Aus den Ergebnissen der durchgeführten Literaturanalyse und der Befragung werden die folgenden Handlungsempfehlungen abgeleitet:

• Da die jungen Fahrer und Fahrerinnen im Alter zwischen 18 und 24 Jahren, wie bei den Pkw- Fahrerinnen und -Fahrern, in der Unfallbeteiligung überrepräsentiert sind, sollten Maßnahmen äquivalent zu denen für junge Pkw-Fahrer und -Fahrerinnen geprüft werden.
• Für die Hochrisikogruppen der beiden Clusteranalysen sollten maßgeschneiderte Inhalte entwickelt und in zielgruppenorientierten Medien (z.B. Motorrad- oder Motorsportzeitschriften) platziert werden.
• Die Maßnahmen für Motorradfahrerinnen und -fahrer sollten sich nicht nur auf die Verkehrssicherheit beim Motorradfahren beziehen, sondern insgesamt regelkonformes und rücksichtsvolles Verhalten im Straßenverkehr thematisieren.

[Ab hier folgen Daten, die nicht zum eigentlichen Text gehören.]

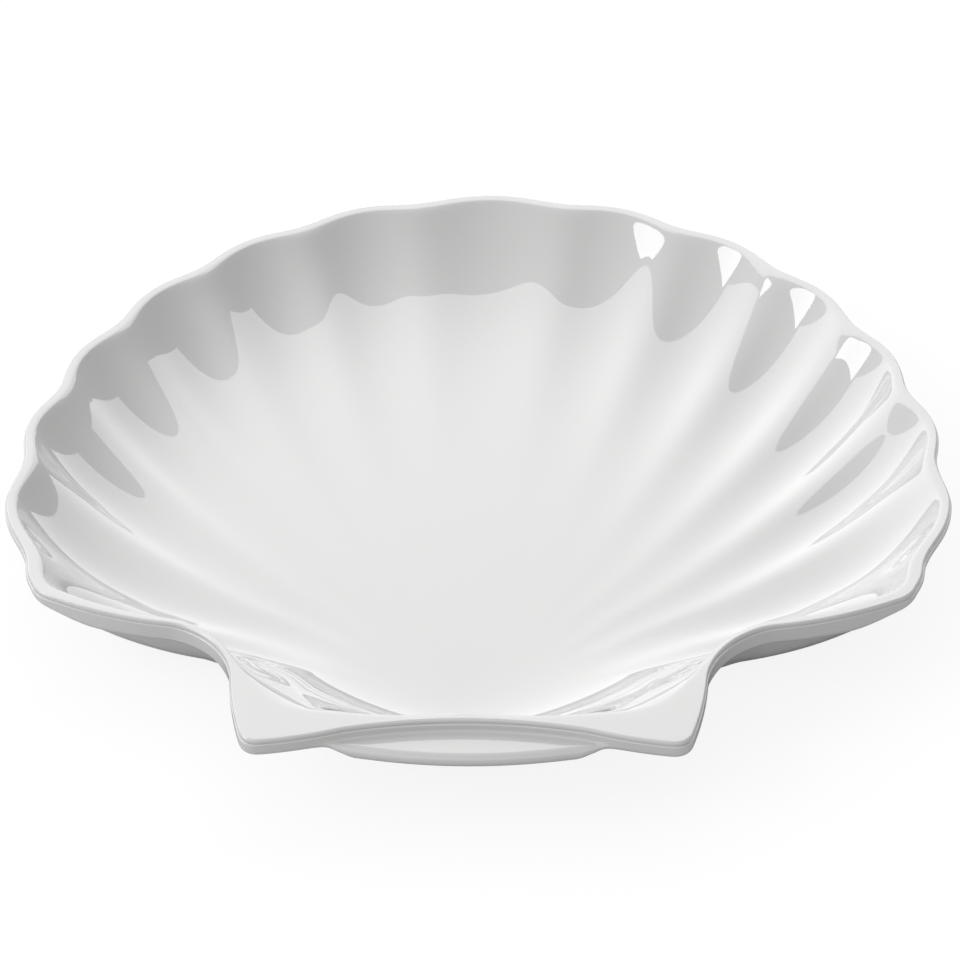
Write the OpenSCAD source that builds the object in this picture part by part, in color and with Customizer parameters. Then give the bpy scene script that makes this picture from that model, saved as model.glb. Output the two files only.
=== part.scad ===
// Serving plate in the shape of a scallop shell, moulded in two bonded layers.
// X runs across the fan, +Y from the ears to the fanned edge, and +Z up from the foot.
// Turns are measured about the middle of the dish, from 0 at the fanned edge to 180 at the ears.

/* [Fan] */
// Width across the scalloped fan
plate_w = 278.7; // [256:0.1:300]
// From the middle of the dish to the back of the fan
fan_l = 152.1; // [130:0.1:175]
// Lobes on each side of the middle lobe, before the end lobe
side_lobes = 6; // [4:1:8]
// Turn taken by the middle lobe
mid_lobe_turn = 18.4; // [14:0.1:20]
// Turn taken by each lobe beside it
side_lobe_turn = 15.3; // [10:0.1:16]
// Turn taken by the last full lobe
last_lobe_turn = 19.1; // [10:0.1:20]
// Swing of the edge in and out at the back, as a share of its radius
scallop_share = 0.008; // [0:0.001:0.012]
// How much more it swings at the sides
side_scallop_share = 0.003; // [0:0.001:0.004]

/* [End lobes and ears] */
// Width across the square corners of the end lobes
end_w = 250.4; // [240:0.2:256]
// From the middle of the dish forward to those corners
end_l = 52.5; // [48:0.1:58]
// Radius that rounds those corners
end_r = 9; // [6:0.5:14]
// Width across the waist where the ears begin
waist_w = 138.4; // [128:0.2:150]
// From the middle of the dish forward to the waist
waist_l = 70.4; // [64:0.1:74]
// Radius of the hollow curve at the waist
waist_r = 27; // [16:0.5:28]
// Width across the ears at the front
ear_w = 122.4; // [116:0.2:128]
// From the middle of the dish forward to the front of the ears
ear_l = 116.2; // [112:0.1:124]
// Radius that rounds the front corners of the ears
ear_r = 5; // [3:0.5:8]
// How far the front lip bends back between the ears
lip_bend = 14.5; // [8:0.1:17]
// Radius of the hollow curve in the middle of the lip
lip_r = 149; // [80:1:180]

/* [Dish] */
// Depth of the dish under the rim
dish_depth = 22; // [16:0.5:32]
// How sharply the floor turns up into the wall at the back
bowl_power = 7.1; // [4:0.1:9]
// How much more sharply it does so at the sides
side_power = 1.5; // [0:0.1:2]
// From the middle of the dish to the front of the ovals that its floor follows
oval_l = 106; // [100:0.5:112]
// From the middle of the dish to where its floor's edge straightens beside the ears
flat_l = 99.5; // [98:0.5:104]
// Width of the rim round the fan
rim_w = 3.2; // [2.4:0.1:5]
// Width across the dish where its edge leaves the waist
mouth_waist_w = 148.4; // [140:0.2:156]
// From the middle of the dish forward to that place
mouth_waist_l = 66.8; // [61:0.1:69]
// Radius of the dish edge at the waist
mouth_waist_r = 30; // [16:0.5:32]
// Width across the front corners of the dish edge
mouth_front_w = 103.2; // [90:0.2:112]
// Width of the flat lip in front of the dish, at its middle
lip_w = 3.8; // [2.5:0.1:6]
// Radius of the front corners of the dish edge
mouth_front_r = 27; // [12:0.5:32]

/* [Ribs] */
// From the middle of the dish forward to the point where the ribs meet
focus_l = 77; // [70:0.5:90]
// Height of the ribs at the sides of the fan
rib_side_h = 1.5; // [0:0.1:2]
// Height of the ribs at the middle of the fan
rib_mid_h = 0.8; // [0:0.1:1.6]
// How far from their meeting point the ribs reach that height
rib_grow_l = 150; // [130:1:170]
// How far from that point the dish stays bare
rib_bare_l = 20; // [10:1:40]

/* [Layers] */
// Thickness of the food-side layer
face_t = 1.4; // [1.2:0.1:1.8]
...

• Andere Verkehrsteilnehmer sollten auf die spezifischen Gefährdungen von und durch Motorradfahrer und -fahrerinnen (z.B. hohe Geschwindigkeiten, Gefahr Zweiradfahrer zu Übersehen) aufmerksam gemacht werden.
• Verstärken der polizeilichen Überwachung insbesondere im Hinblick auf Geschwindigkeitsverstöße.

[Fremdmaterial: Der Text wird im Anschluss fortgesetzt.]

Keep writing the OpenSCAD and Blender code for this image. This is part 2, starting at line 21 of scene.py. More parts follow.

• Verbesserung der Fahrerkompetenz besonders im Hinblick auf Gefahrenwahrnehmung und entspre-chende Reaktionsfähigkeit in der Fahrausbildung oder in entsprechenden Fahrsicherheitstrainings unter der Voraussetzung der Evaluation bestehender Trainingsangebote und der Entwicklung eines Trainingscurriculums.
• Weiterentwicklung, Implementierung und Evaluation von Fahrerassistenzsystemen für Motorräder.
• Förderung des Tragens von Sicherheitskleidung (z.B. in Kampagnen) zur Vermeidung und Reduktion schwerer Verletzungen.
• Konsequente Umsetzung von Empfehlungen zur Optimierung der Verkehrsinfrastruktur zur Vermeidung von Unfällen und Reduktion der Unfallschwere.